O que nos ensina o sinal de Jonas e da rainha do sul? Revela uma grande contradição que desmascara a dureza do coração de quem se achava certo. Enquanto os escribas e fariseus não têm olhos para ver em Jesus humilde, supliciado e morto na cruz a presença do Reinado de Deus, os pobres e os pagãos aderem a Ele sem condições. Sem buscar sinais extraordinários e provas contundentes, confiam em Deus e colocam-se a caminho atrás d’Aquele que pode salvá-los. Jonas, mesmo resistindo com todas suas forças ao chamado de Deus, colocou o pé na estrada e voltou a Nínive para pregar a conversão dos pagãos. Estes, somente pela Sua Palavra, aceitaram mudar de vida. A rainha do sul, por sua vez, optou, por iniciativa própria, por empreender uma longa viagem para se colocar na escola da sabedoria de Salomão. Agora os fariseus e os escribas têm mais do que Jonas e Salomão. O grande sinal é o próprio Jesus, Jonas e a rainha do sul ensinam que para acolher o Senhor como sinal de Deus é preciso deixar-se desestabilizar por Ele, abandonando tudo aquilo que nos impede de caminhar atrás dele. Não raramente, como aconteceu com o povo de Israel no deserto, preferimos permanecer escravos a desfrutar da experiência emocionante e exigente da liberdade (Antônio Savone).

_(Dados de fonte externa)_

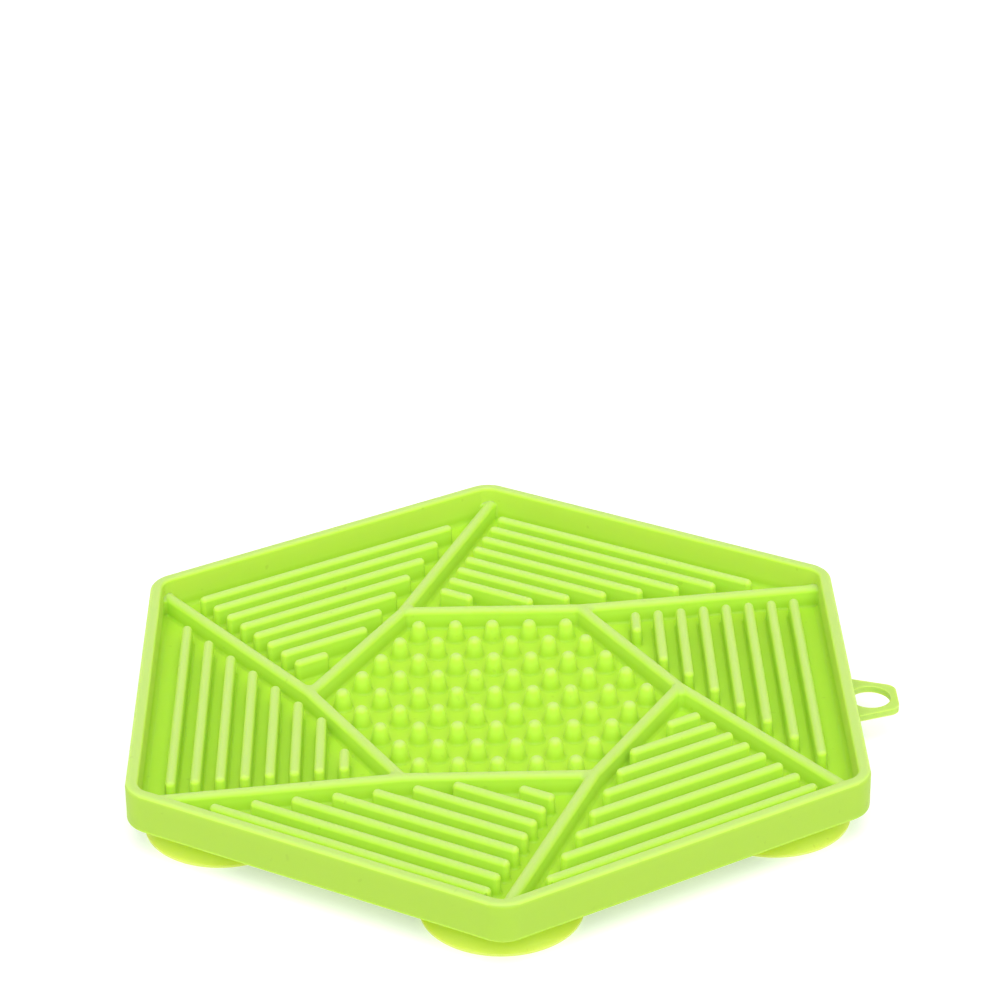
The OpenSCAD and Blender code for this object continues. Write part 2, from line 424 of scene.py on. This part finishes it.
def divider_levels(sizes):
    """The (half width, height) levels of a divider: its hollow foot, then its round crest."""
    crown = sizes.divider / 2
    flare = 0.9 * MM
    foot = sizes.floor - DIP
    top = sizes.floor + sizes.relief
    levels = [(crown + flare, sizes.floor - SUNK)]
    for degrees in (0, 18, 36, 54, 72, 90):
        angle = math.radians(degrees)
        levels.append((crown + flare * (1 - math.sin(angle)), foot + flare * (1 - math.cos(angle))))
    for degrees in (0, 17, 34, 50, 66, 83):
        angle = math.radians(degrees)
        levels.append((crown * math.cos(angle), top - crown * (1 - math.sin(angle))))
    return levels


def pull_outline(piece, height, old, new):
    """In edit mode, moves each corner of a level from its old place in the plan to its new one."""
    for start, end in zip(old, new):
        if (end - start).length < TOUCH:
            continue
        place = Vector((start.x, start.y, height))
        if pick(piece, lambda p: (p - place).length < TOUCH) != 1:
            raise RuntimeError(f"{piece.name} has no single corner at {tuple(place)}")
        bpy.ops.transform.translate(value=(end.x - start.x, end.y - start.y, 0))


def divider_line(sizes):
    """The corner where a long divider starts, and the place on the wall that it runs to."""
    start = sizes.middle_flats / 2 / math.cos(HALF_TURN)
    reach = corner_out(sizes) + sizes.corner_radius - sizes.wall
    lag = math.radians(0.5)
    towards = Vector((math.cos(-HALF_TURN - lag), math.sin(-HALF_TURN - lag)))
    return Vector((start, 0)), reach * towards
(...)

Deus nunca se impõe com milagres extraordinários, mas pede para ser reconhecido e acolhido através dos sinais humildes e pobres com que cuida do nosso caminho. “Bem-aventurado aquele que não se escandaliza comigo”, dirá Jesus. O Crucificado é o grande sinal do amor de Deus para conosco. É olhando para Ele que somos salvos. O caminho feito pela Rainha do Sul e Jonas indica como a chegada a essa aceitação dos sinais de Deus requer um longo tempo e uma jornada cansativa. Não existe pior coxo do que aquele que não quer andar e pior cego do que aquele que não quer ver.